Delays arising from a shortage of governmental personnel necessary for the initial appearance and transportation thereto (such as attorneys, law enforcement, and translators) also remain acceptable. For the purposes of determining whether there is a shortage of governmental personnel, McNabb-Mallory does not require law enforcement officers to drop everything and rush to the magistrate when doing so would imperil public safety. Moreover, under Mallory-McNabb, the police are not entirely "forbidden . . . to investigate crime." As such, law enforcement personnel are permitted, within reasonable limits, to investigate whether the crime occurred; search and secure a premises; and secure, confiscate, or destroy contraband before taking an arrestee to a magistrate. And provided that the defendant agrees to cooperate before a period of unnecessary delay, McNabb-Mallory permits officers to translate oral confessions into written confessions, and does not require officers to prematurely terminate an interview.
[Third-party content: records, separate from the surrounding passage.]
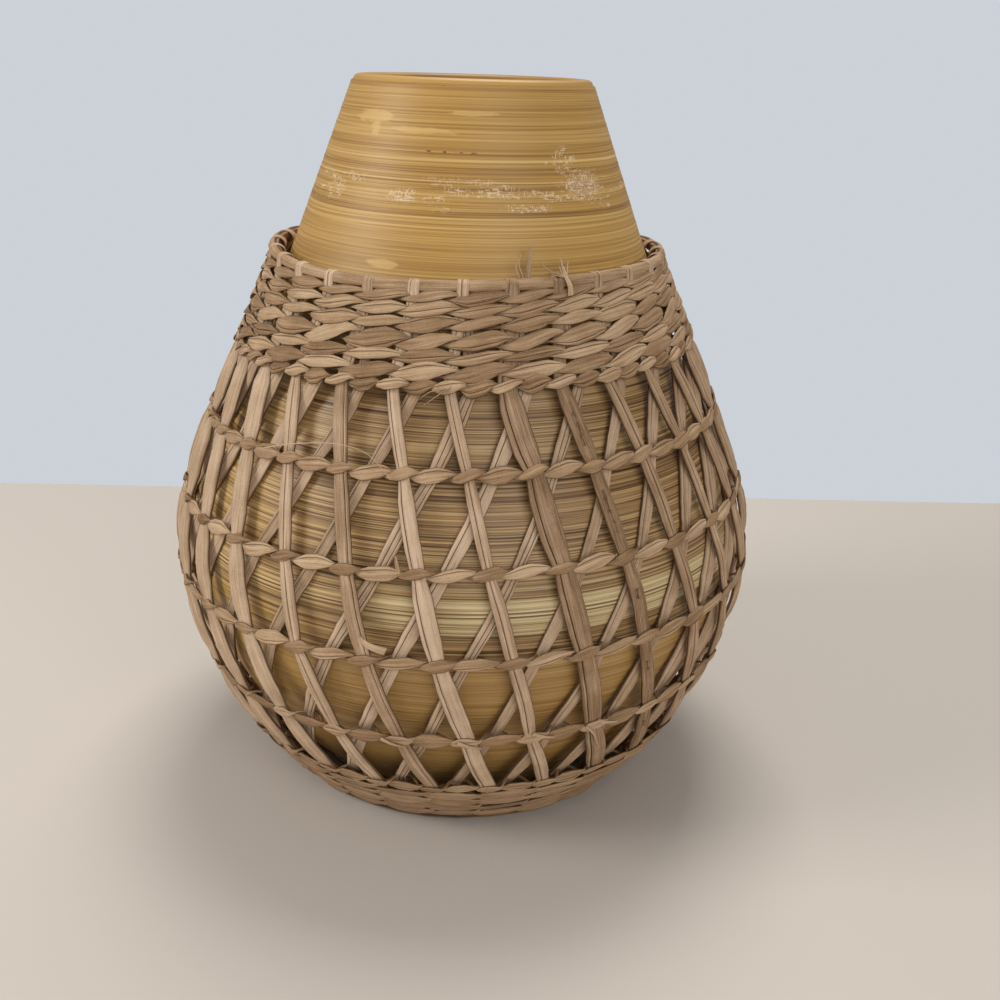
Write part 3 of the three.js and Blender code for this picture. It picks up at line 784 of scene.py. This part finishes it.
# Twined rows: two strands wind round each other and hold the legs between them. A pass of a strand in
# front of the legs is as wide as it gets up to FULL from its middle, and comes to its tip at TIP.
FULL = math.radians(34)
TIP = math.radians(116)


def strand_path(height_at, knots, steps, shape, seed, start_phase=0.0, ends=False):
    """Stations of a strand of a twined row. Its phase, from the knots (azimuth, phase), grows by a
    whole turn from one pass in front of the legs to the next. A pass is a leaf with pointed ends."""
    draw = random.Random(seed)
    passes = {}
    stations = []
    middle = (shape["front"] + shape["back"]) / 2
    reach = (shape["front"] - shape["back"]) / 2
    last = [knots[-1]] if ends else []
    spans = [(a, b, steps) for a, b in zip(knots, knots[1:])] + [(k, k, 1) for k in last]
    for (a, phase_a), (b, phase_b), count in spans:
        for k in range(count):
            share = k / count
            azimuth = mix(a, b, share)
            phase = mix(phase_a, phase_b, share) + start_phase
            number = round(phase / TURN)
            own = passes.setdefault(number, [draw.uniform(-1, 1) for _ in range(8)])
            side = 0 if phase < number * TURN else 1
            away = abs(phase - number * TURN)
            tip = TIP * (1 + 0.09 * own[4 + side])
            full = FULL * (1 + 0.55 * own[6 + side])
            nearness = clamp((tip - away) / (tip - full)) ** 0.9
            behind = clamp((away - tip) / (math.pi - tip) * 2)
            facing = math.cos(phase)
            off = middle + reach * math.sin(math.pi / 2 * clamp((facing + shape["lead"]) / 0.7, -1, 1))
            off += 0.3 * math.sin(phase) * nearness ** 0.3
            up = shape["climb"] * (1 + 0.45 * own[3]) * math.sin(phase) + 0.45 * own[0] * nearness
            up -= shape["sink"] * behind
            height = height_at(azimuth)
            at, face, along = on_sleeve(height + up * rise_at(height).y, azimuth, off)
            wide = mix(shape["tip"], shape["wide"] * (1 + 0.15 * own[1]), nearness)
            wide = mix(wide, shape["back_wide"], behind) * shape["swell"](azimuth)
            face = (face + along * (0.08 + 0.22 * own[2]) * nearness).normalized()
            # Painted shade: a strand's tone is made darker where it passes behind the legs.
            tone = shape["tone"] + shape["tone_spread"] * own[0] - 0.8 * behind
            stations.append((at, face, wide, shape["thick"], tone))
    return stations


def strand_shape(front, back, wide, tone, **others):
    """How a strand runs: its front and back distance off the weave's middle, its half widths in front,
    at the tips and behind, its climb over a pass, how far it sinks behind, its lead, which is how much
    more than half of its way it is in front, and its tones."""
    shape = {"front": front, "back": back, "wide": wide, "tone": tone, "tip": 0.2, "back_wide": 1.3}
    shape.update({"climb": 0.8, "sink": 0.0, "lead": 0.45, "thick": 0.4, "tone_spread": 0.3})
    shape["swell"] = lambda azimuth: 1.0
    shape.update(others)
    return shape


def open_row(name, height, seed, outer, inner, sink=0.0, quarter=0.2):
    """An open row: one strand goes in front of each outer leg and behind each inner leg, and the
    other lies between the two layers of legs, in front of the inner ones. A strand is given as its
    half width, its tone and its grooves. The quarter is how far from an outer leg the strands cross."""
    knots = []
    for pair in range(STAKE_COUNT):
        centre = leg_azimuth(OUTER_DRIFT, pair, height)
        for share, phase in ((0.0, 0.0), (quarter, 0.25), (0.49, 0.5), (0.98 - quarter, 0.75)):
            knots.append((centre + share * PITCH, (pair + phase) * TURN))
    knots.append((knots[0][0] + TURN, knots[0][1] + STAKE_COUNT * TURN))
    strands = Strands()
    for (wide, tone, grooves), front, back, phase in ((outer, 2.1, -2.7, 0.0), (inner, 1.7, 0.0, math.pi)):
        shape = strand_shape(front, back, wide, tone, sink=sink, back_wide=1.3 + 0.2 * sink)
        path = strand_path(lambda azimuth: height, knots, 7, shape, seed + round(phase), phase)
        strands.add(path, leaf_section(grooves, [0.0], 0.6), closed=True)
    return strands.piece(f"{name}_leaf", ROW_LEAF, "strands", name)


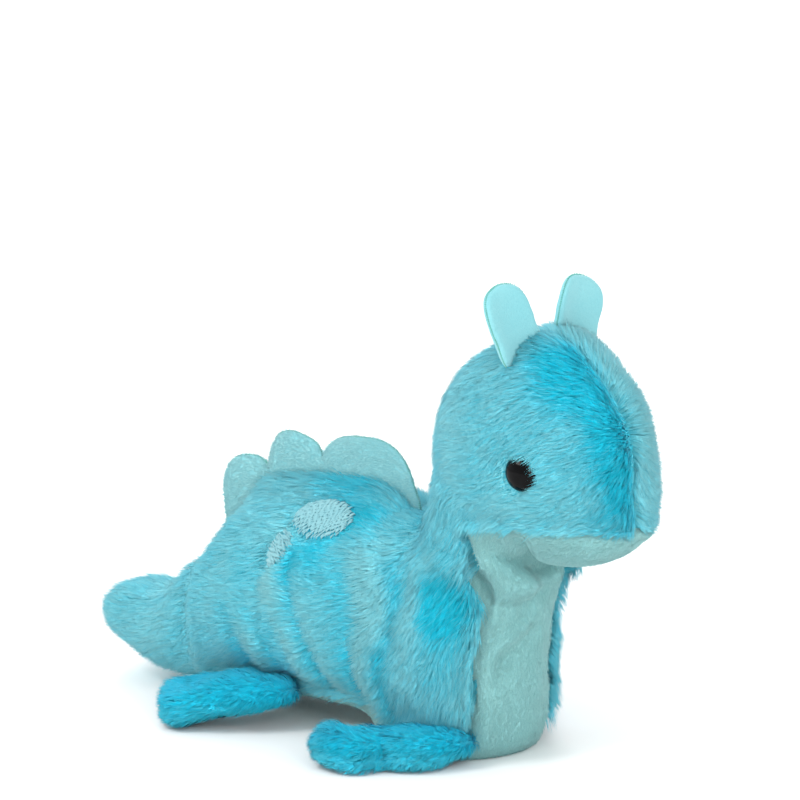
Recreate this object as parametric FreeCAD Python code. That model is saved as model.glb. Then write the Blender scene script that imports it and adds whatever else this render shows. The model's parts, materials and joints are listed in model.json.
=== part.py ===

Courts also accept delays when the delays arise out of the unavailability of the magistrate. A magistrate can be considered unavailable due to a host of reasons including: a busy docket; a closed court; or other factors, such as distance and weather, that make transportation impractical, futile, and/or dangerous. The prompt presentment requirement does not require a magistrate to be available twenty-four hours a day, and the government is not required to take the fastest possible route to the courthouse—just a reasonable one.

Finally, in applying McNabb-Mallory, a district court should not resort to a "semanticism that obscures the facts" of a case. The overall reasonableness of a delay will vary city-to-city, case-to-case, justification-to-justification.

United States v. Boche-Perez, 755 F.3d 327, 336-38 (5th Cir. 2014) (quoting United States v. Garcia-Hernandez, 569 F.3d 1100, 1106 (9th Cir. 2009); United States v. Vita, 294 F.2d 524, 530 (2d Cir.1961); United States v. Leviton, 193 F.2d 848, 854 (2d Cir. 1951)) (citations and footnotes omitted).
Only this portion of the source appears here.